あとは、川喜多(記念映画文化財団)は送れば預かってくれるのかな。全部預かってくれるわけじゃないのかな。川喜多には試写室があって海外の映画祭のセレクション担当者がそこへ試写を観に来るんですよ。シーズンオフに。

それでその年のめぼしい作品のリサーチをして、もちろんカンヌのアジア担当者の人から事前に連絡が来て「11月なにしてるの? 東京国際で行くんだけどその時に会えない?」みたいな。

そうじゃない場合も年明けくらいには川喜多に来て、完成間近、もしくは完成して字幕の入ってるものを川喜多の試写室で観て帰るっていう。多くの担当者、トロントもそう、カンヌもそうだし。

別所:それは深田さんも言ってましたね。字幕をまず本当につけて、必ず海外の人の目にとまるよう意識をもった制作・作品作りをしていないと、目にとまるものもとまらないしって。

是枝:そうそう。川喜多はもっと使えると思うけどな。使えるって言い方はあれだけど。海外での川喜多の認知度は日本人が考えるより圧倒的に高くて価値があるので、川喜多さんが(作品)を預かってくれると展開がちょっと楽になるかもしれない。

別所:是枝監督から世界を目指すにはどう動くべきかいう話を、テクニック、作法を含めて。

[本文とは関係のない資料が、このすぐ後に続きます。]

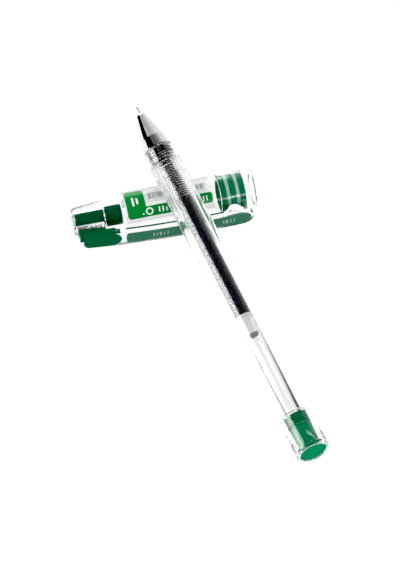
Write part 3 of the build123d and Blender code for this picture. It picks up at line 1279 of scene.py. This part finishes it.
direction = world_node("ShaderNodeTexCoord")
forward = world_node("ShaderNodeVectorMath", "DOT_PRODUCT", [(1, towards_camera)])
fall = world_node(
    "ShaderNodeMapRange",
    None,
    zip(("From Min", "From Max", "To Min", "To Max"), DIM_FRONT),
)
fall.interpolation_type = "SMOOTHSTEP"
seen = world_node("ShaderNodeLightPath")
clear_path = world_node("ShaderNodeMath", "MAXIMUM")
never_spread = world_node("ShaderNodeMath", "LESS_THAN", [(1, 0.5)])
both = world_node("ShaderNodeMath", "MULTIPLY")
front = world_node(
    "ShaderNodeMath", "MULTIPLY_ADD", [(1, FRONT_THROUGH_PLASTIC), (2, DIM_FRONT[3])]
)
tone = world_node("ShaderNodeMix", None, [("A", 1.0)])
for start, end in (
    (direction.outputs["Generated"], forward.inputs[0]),
    (forward.outputs["Value"], fall.inputs["Value"]),
    (fall.outputs["Result"], tone.inputs["B"]),
    (seen.outputs["Is Glossy Ray"], clear_path.inputs[0]),
    (seen.outputs["Is Transmission Ray"], clear_path.inputs[1]),
    (seen.outputs["Diffuse Depth"], never_spread.inputs[0]),
    (seen.outputs["Is Transmission Ray"], front.inputs[0]),
    (front.outputs[0], fall.inputs["To Max"]),
    (clear_path.outputs[0], both.inputs[0]),
    (never_spread.outputs[0], both.inputs[1]),
    (both.outputs[0], tone.inputs["Factor"]),
    (tone.outputs["Result"], backdrop.inputs["Strength"]),
):
    studio.links.new(start, end)


def facing(place, towards, roll):
    """A matrix at a place whose -Z points towards a target."""
    back = (place - towards).normalized()
    across = roll.cross(back).normalized()
    turn = Matrix((across, back.cross(across), back)).transposed()
    return Matrix.Translation(place) @ turn.to_4x4()


def softbox(name, place, target, size, radiance):
    lamp = bpy.data.lights.new(name, "AREA")
    lamp.shape, lamp.size, lamp.size_y = "RECTANGLE", size[0], size[1]
    lamp.energy = radiance * math.pi * size[0] * size[1]
    made = bpy.data.objects.new(name, lamp)
    made.matrix_world = facing(place, target, up)
    made.visible_camera = False
    made.visible_glossy = made.visible_transmission = False
    lamp.use_shadow = False
    scene.collection.objects.link(made)
    return made


def card(name, place, target, size, glow, roll):
    """A plain card that the camera doesn't see: a black one shows only in gloss, and a lit
    one in gloss and through clear plastic."""
    half_x, half_y = size[0] / 2, size[1] / 2
    mesh = bpy.data.meshes.new(name)
    mesh.from_pydata(
        [
            (x * half_x, y * half_y, 0)
            for x, y in ((-1, -1), (1, -1), (1, 1), (-1, 1))
        ],
        [],
        [(0, 1, 2, 3)],
    )
    mesh.transform(facing(place, target, roll))
    mesh.materials.append(plain(name, (CARD_TONE if glow else CARD_BLACK,) * 3, glow))
    made = bpy.data.objects.new(name, mesh)
    scene.collection.objects.link(made)
    made.visible_camera = made.visible_shadow = made.visible_diffuse = False
    made.visible_transmission = glow > 0
    return made


def mirrored_way(line, lean, turn_from_view):
    """Where a place on a round piece looks: lean is how far its normal tips forward
    along the line, and turn_from_view how far round it is from facing the camera."""
    flat = (towards_camera - line.along * towards_camera.dot(line.along)).normalized()
    side = line.along.cross(flat)
    around = flat * math.cos(turn_from_view) + side * math.sin(turn_from_view)
    normal = around * math.cos(lean) + line.along * math.sin(lean)
    return normal * 2 * normal.dot(towards_camera) - towards_camera


tip_area, grip_area, middle_area = pen.at(130.0), pen.at(108.0), pen.at(70.0)
above = middle_area + Vector((-0.3, 0.1, 0.9))
softbox("top_softbox", above, middle_area, (0.6, 0.6), 0.6)

# Each card stands where one face of the object mirrors it: the two cone faces, the pen's
# left side, the fronts of the grip's grooves, and the cap's mouth.
for name, line, centre, lean, turn, reach, size, glow, roll in (
    ("dark_wedge", pen, pen.at(134.5), 14.6, -25, 0.036, (0.025, 0.019), 0.0, pen_dir),
    ("dark_band", pen, tip_area, 7.9, -20, 0.5, (0.36, 0.11), 0.0, pen_dir),
    ("left_light", pen, middle_area, 0.0, -28, 0.5, (0.32, 0.3), 5.0, pen_dir),
    ("rib_light", pen, grip_area, 26.0, 0, 0.5, (0.42, 0.2), 3.0, up),
    ("mouth_light", cap, cap.at(53.0), 0.0, 12, 0.1, (0.022, 0.03), 4.0, cap_dir),
):
    way = mirrored_way(line, math.radians(lean), math.radians(turn))
    card(name, centre + way * reach, centre, size, glow, roll)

是枝:もっと現実的な話をすると、あとは(東京)フィルメックスだな。東京国際(映画祭)よりフィルメックスの方が僕は圧倒的にいいと思う。フィルメックスには代表の林加奈子さんと市山尚三さんという、日本では珍しい海外に人脈をもっている映画祭のプロデューサーが2人いるから、彼らが気に入ってくれると海外に紹介してくれる。

若手を支援しようとする意識が強いから。海外の映画祭の担当者もあの2人の言うことは信用するっていう日本では珍しいプロデューサーなんですよ。だから彼らに見せてフィルメックスで上映っていうのも可能性があると思う。